Description
Code Sample, a copy-pastable example if possible
df.to_csv('file.txt.gz', sep='\t', compression='gzip')
Problem description
I receive this error while writing to file a very big dataframe:
---------------------------------------------------------------------------
OSError Traceback (most recent call last)
<ipython-input-28-48e45479ccfb> in <module>()
----> 1 df.to_csv('file.txt.gz', sep='\t', compression='gzip')
~/.pyenv/versions/3.6.5/Python.framework/Versions/3.6/lib/python3.6/site-packages/pandas/core/frame.py in to_csv(self, path_or_buf, sep, na_rep, float_format, columns, header, index, index_label, mode, encoding, compression, quoting, quotechar, line_terminator, chunksize, tupleize_cols, date_format, doublequote, escapechar, decimal)
1743 doublequote=doublequote,
1744 escapechar=escapechar, decimal=decimal)
-> 1745 formatter.save()
1746
1747 if path_or_buf is None:
~/.pyenv/versions/3.6.5/Python.framework/Versions/3.6/lib/python3.6/site-packages/pandas/io/formats/csvs.py in save(self)
156 f.close()
157 with open(self.path_or_buf, 'r') as f:
--> 158 data = f.read()
159 f, handles = _get_handle(self.path_or_buf, self.mode,
160 encoding=encoding,
OSError: [Errno 22] Invalid argument
I cannot disclose the data but by running df.info()
I received this information:
<class 'pandas.core.frame.DataFrame'>
Index: 10319 entries, Sample1 to Sample10319
Columns: 33707 entries, A1BG to ZZZ3
dtypes: float64(33707)
memory usage: 2.6+ GB
When looking at the disk, the dataframe has probably been dumped incompletely, and not compressed.

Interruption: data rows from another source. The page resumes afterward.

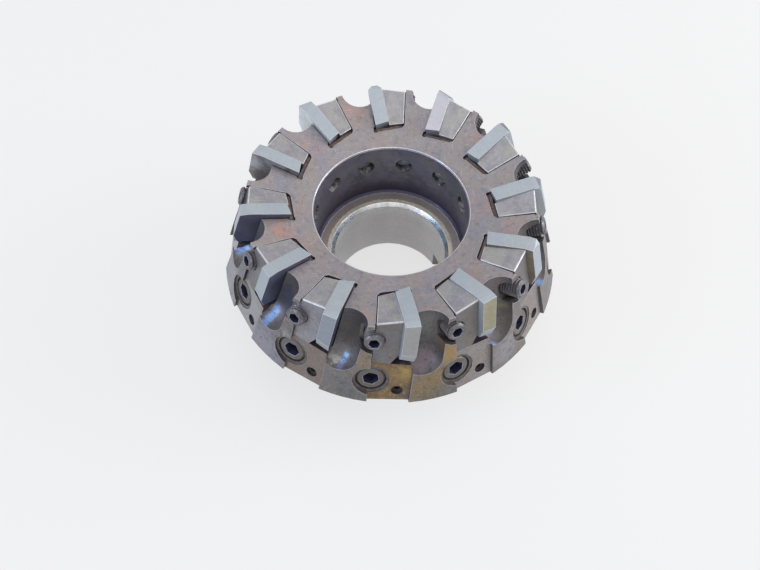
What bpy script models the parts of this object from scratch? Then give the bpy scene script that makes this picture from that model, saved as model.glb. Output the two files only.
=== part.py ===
"""Indexable face mill, twelve wedge-clamped carbide inserts, lying on its back face.

Every size is in millimetres and degrees and becomes metres only when a mesh is made.
The mill's axis is Z, its back face is z = 0 and its cutting face looks up.
Station 1 lies on +X, in line with a key slot, and the rest follow counter-clockwise.

Each station has a seat frame at its insert's cutting corner:
  p runs inward along the insert's face edge,
  q runs down along its side cutting edge,
  w runs back from the rake face, through the insert and into the wedge.
"""
import math

import bmesh
import bpy
from mathutils import Matrix, Vector

MM = 0.001

# Hub, rim and bore
BORE_DIAMETER = 38.1
BORE_CHAMFER = 1.25
BORE_BACK_CHAMFER = 0.6
COUNTERBORE_DIAMETER = 50.8
COUNTERBORE_DEPTH = 23.9
COUNTERBORE_CORNER = 0.8
COUNTERBORE_EDGE_BREAK = 0.3
HUB_DIAMETER = 82.5
HUB_HEIGHT = 21.6
HUB_CHAMFER = 1.0
KEY_SLOT_WIDTH = 15.9
KEY_SLOT_DEPTH = 7.1
RIM_DIAMETER = 114.0
RIM_HEIGHT = 27.3
RIM_EDGE_BREAK = 0.4
RIM_TAPER = 16.5
FACE_DISH = 13.5

# A larger rim carries more stations: its length around divided by the pitch
STATION_PITCH = 29.85
STATIONS = round(math.pi * RIM_DIAMETER / STATION_PITCH)

# Insert and how it stands in the body
CORNER_OUTSIDE_RIM_CONE = 2.05
CORNER_ABOVE_RIM = 35.6
CORNER_AHEAD = 3.0
LEAD_ANGLE = 15.0
AXIAL_RAKE = 7.2
RADIAL_RAKE = 3.1
INSERT_WIDTH = 16.7
INSERT_LENGTH = 18.0
INSERT_THICKNESS = 4.6
INSERT_RELIEF = 11.0
WIPER_LENGTH = 3.0
LOWER_FACET_LENGTH = 3.9
LOWER_FACET_DEPTH = 1.8
SEAT_GAP = 0.25

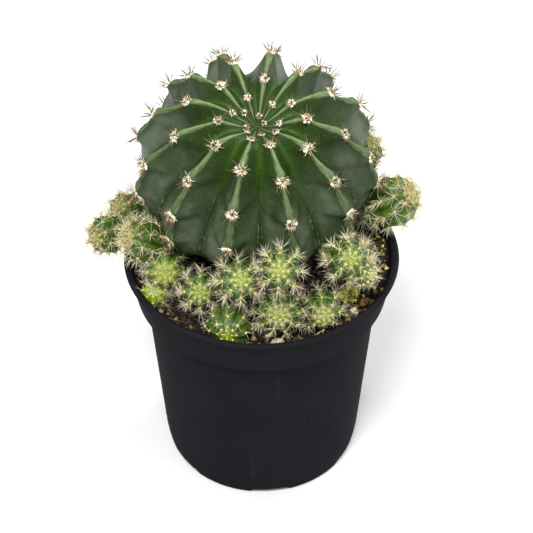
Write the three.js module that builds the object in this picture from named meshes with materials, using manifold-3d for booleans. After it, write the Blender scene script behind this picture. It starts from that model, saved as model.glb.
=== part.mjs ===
// A globe cactus with its ring of pups in a round nursery pot. Millimetres, +Z up.
// The origin is the middle of the pot's underside, and -Y is the side that the crown leans to.
import * as THREE from "three";
import { mergeVertices } from "three/addons/utils/BufferGeometryUtils.js";
import Module from "manifold-3d";

const wasm = await Module();
wasm.setup();

// ---------------------------------------------------------------- driving dimensions
const GAP = 0.3; // clearance between pieces that touch
const DEG = Math.PI / 180;

const POT = {
  height: 109,
  rim: 60, // outer radius of the lip
  lipHeight: 2.6,
  collarTop: 58.4, // outer radius of the collar under the lip
  collarFoot: 55.2, // and at its lower edge
  collarDepth: 19.7,
  wallTop: 51.1, // outer radius of the tapered wall
  wallFoot: 44.6,
  chamferHeight: 7.5,
  foot: 42.9, // outer radius of the standing ring
  wall: 1.4,
  ringWidth: 4,
  recess: 2, // the floor between ring and middle pad stands this far off the table
  pad: 13, // radius of the flat pad in the middle of the underside
  drains: 6,
  drainRadius: 4,
  drainCircle: 26,
  notchWidth: 18,
  notchHeight: 1.6,
  notchTurn: -84.4 * DEG, // direction of the first notch in the standing ring
  sides: 36,
};
// The soil heaps up round the foot of the main stem, which stands behind the middle.
const SOIL = { edge: 101, heap: 8.5, heapAt: [-2, 22], spread: 30, wave: 0.6, rings: 3 };

const STEM = {
  centre: new THREE.Vector3(-2.2, 12.3, 147.8),
  leanForward: 15.8 * DEG, // about X, towards -Y
  leanAside: 1.45 * DEG, // about Y, towards +X
  radius: 51.5, // over the rib crests
  crown: 41, // centre to crown, before the hollow
  hollow: 14.8,
  hollowSpread: 0.295, // radians
  under: 40, // centre to the bottom of the globe
  base: 27, // radius of the short foot in the soil
  baseEnd: -56, // its lowest point along the axis
  baseTip: 0.75, // radius of its rounded end, as a share of its own
  furrow: 14.5, // depth between two ribs, down to the shoulder of the globe
  lowFurrow: 3.5, // and at its underside
  crownFurrow: 0.36, // most depth near the crown, as a share of the crest's radius
  rings: 15,
};
// Direction of each rib, in degrees. They grew unevenly round the globe.
const RIB_TURNS = [82, 52.5, 24, -9, -40, -72, -103, -134, -164, -192, -220, -248];
// Where across half a rib, from crest (0) to furrow (1), the faceted form has its edges.
const RIB_EDGES = [-0.45, -0.08, 0.08, 0.45, 1];
// Polar angle of the topmost areole on each rib, in degrees, and its step to the next one, which
// widens a little down the rib.
const FIRST_AREOLE = [20, 11, 17, 23, 11, 19.5, 13, 7, 19, 12, 22.5, 12.5];
const AREOLE_STEP = [25, 21, 22.6, 21.5, 20.2, 21, 21, 21, 23.4, 23.2, 23.8, 20.5];
const STEP_GROWTH = 1.05;
const LAST_AREOLE = 112;
const AREOLE = {
  pad: 1.9, // radius of the wool pad
  padHeight: 1.1,
  spines: 3,
  spine: 4.6,
  fan: 42 * DEG, // how far the spines spread from the pad's own direction
  thickness: 0.42,
};
const SUNK = 1.5; // how deep a spine's root sits in what it grows from
const ROOM = 0.9; // least distance of a spine from any other node, by the rough test

const PUP = {
  ribs: 8,
  furrow: 0.13, // share of its radius
  tailFrom: 0.82, // radius of its tail at its middle, as a share of its own
  tailTo: 0.38, // and where it grows from its parent
  rings: 6,
  needles: 7,
  needle: 4,
  thickness: 0.33,
};
// Each pup: middle, radius, length over width, where its crown points, and what it grows from.
const PUPS = [
  { at: [7.7, -45.2, 138], radius: 8.5, stretch: 1.1, crown: [-0.06, -0.77, 0.64], root: "stem" },
  { at: [-9.1, -44, 131.5], radius: 8.7, stretch: 1.1, crown: [0.08, -0.74, 0.66], root: "stem" },
  { at: [-25.3, -33.2, 115.8], radius: 8, stretch: 1.1, crown: [-0.02, -0.81, 0.58], root: "soil" },
  { at: [7.2, -43, 114], radius: 9.8, stretch: 1.1, crown: [0, -0.87, 0.5], root: "soil" },
  { at: [24.8, -37.8, 109.6], radius: 8.6, stretch: 1.25, crown: [0.12, -0.9, 0.42], root: "soil" },
  { at: [-13.4, -45, 107.3], radius: 9.3, stretch: 1, crown: [-0.09, -0.97, 0.21], root: "soil" },
  { at: [-40.6, -18, 113.2], radius: 9.2, stretch: 1.1, crown: [0, -0.8, 0.6], root: "soil" },
  { at: [-45, -21.8, 104.2], radius: 5.5, stretch: 1.1, crown: [-0.11, -0.63, 0.76], root: "soil" },
  { at: [-49.5, -10.8, 124], radius: 8.8, stretch: 1.3, crown: [-0.66, -0.46, 0.59], root: "stem" },
  { at: [-59.1, 16.3, 118.2], radius: 7.8, stretch: 1.15, crown: [-0.41, -0.51, 0.76], root: "stem" },
  { at: [-66.6, 2.9, 116], radius: 8.4, stretch: 1.15, crown: [-0.57, -0.71, 0.41], root: "stem" },
  { at: [36, -33, 132.8], radius: 8.8, stretch: 1.05, crown: [0.07, -0.71, 0.7], root: "stem" },
  { at: [56.7, 11.6, 127], radius: 10.9, stretch: 1.15, crown: [0.7, -0.25, 0.67], root: "stem" },
  { at: [44.8, 38.8, 133], radius: 8.6, stretch: 1.1, crown: [0.33, -0.27, 0.9], root: "stem" },
  { at: [-44, 40, 122], radius: 9.4, stretch: 1.15, crown: [-0.6, 0.45, 0.66], root: "stem" },
  { at: [-20, 57, 124], radius: 8.7, stretch: 1.1, crown: [-0.3, 0.75, 0.6], root: "stem" },
  { at: [8, 59, 121.5], radius: 9.6, stretch: 1.1, crown: [0.1, 0.85, 0.5], root: "stem" },
  { at: [33, 50, 123], radius: 9, stretch: 1.2, crown: [0.5, 0.6, 0.62], root: "stem" },
  // Three more stand under the outer ring, where the others shade them.
  { at: [39, -8, 112], radius: 8.6, stretch: 1.1, crown: [0.45, -0.3, 0.82], root: "soil" },
  { at: [-10, -25.5, 112.5], radius: 8, stretch: 1.05, crown: [0.05, -0.6, 0.8], root: "soil" },
  { at: [-47, 14, 109.5], radius: 7.4, stretch: 1.05, crown: [-0.5, 0.1, 0.86], root: "soil" },
];
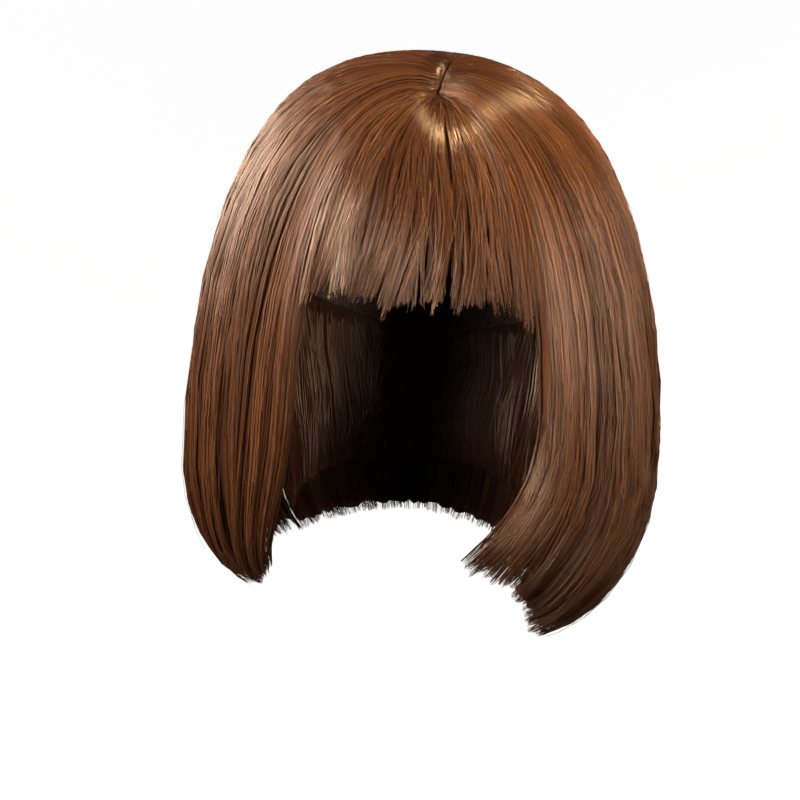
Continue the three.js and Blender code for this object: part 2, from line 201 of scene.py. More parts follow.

I am working with 16G of RAM on macOS 10.13.4 (17E202).
Expected Output
Output of pd.show_versions()
INSTALLED VERSIONS
commit: None
python: 3.6.5.final.0
python-bits: 64
OS: Darwin
OS-release: 17.5.0
machine: x86_64
processor: i386
byteorder: little
LC_ALL: None
LANG: en_US.UTF-8
LOCALE: en_US.UTF-8
pandas: 0.23.0
pytest: None
pip: 10.0.1
setuptools: 39.1.0
Cython: None
numpy: 1.14.3
scipy: 1.1.0
pyarrow: None
xarray: None
IPython: 6.4.0
sphinx: None
patsy: 0.5.0
dateutil: 2.7.3
pytz: 2018.4
blosc: None
bottleneck: None
tables: 3.4.3
numexpr: 2.6.5
feather: None
matplotlib: 2.2.2
openpyxl: None
xlrd: None
xlwt: None
xlsxwriter: None
lxml: None
bs4: 4.6.0
html5lib: 1.0.1
sqlalchemy: None
pymysql: None
psycopg2: None
jinja2: 2.10
s3fs: None
fastparquet: None
pandas_gbq: None
pandas_datareader: None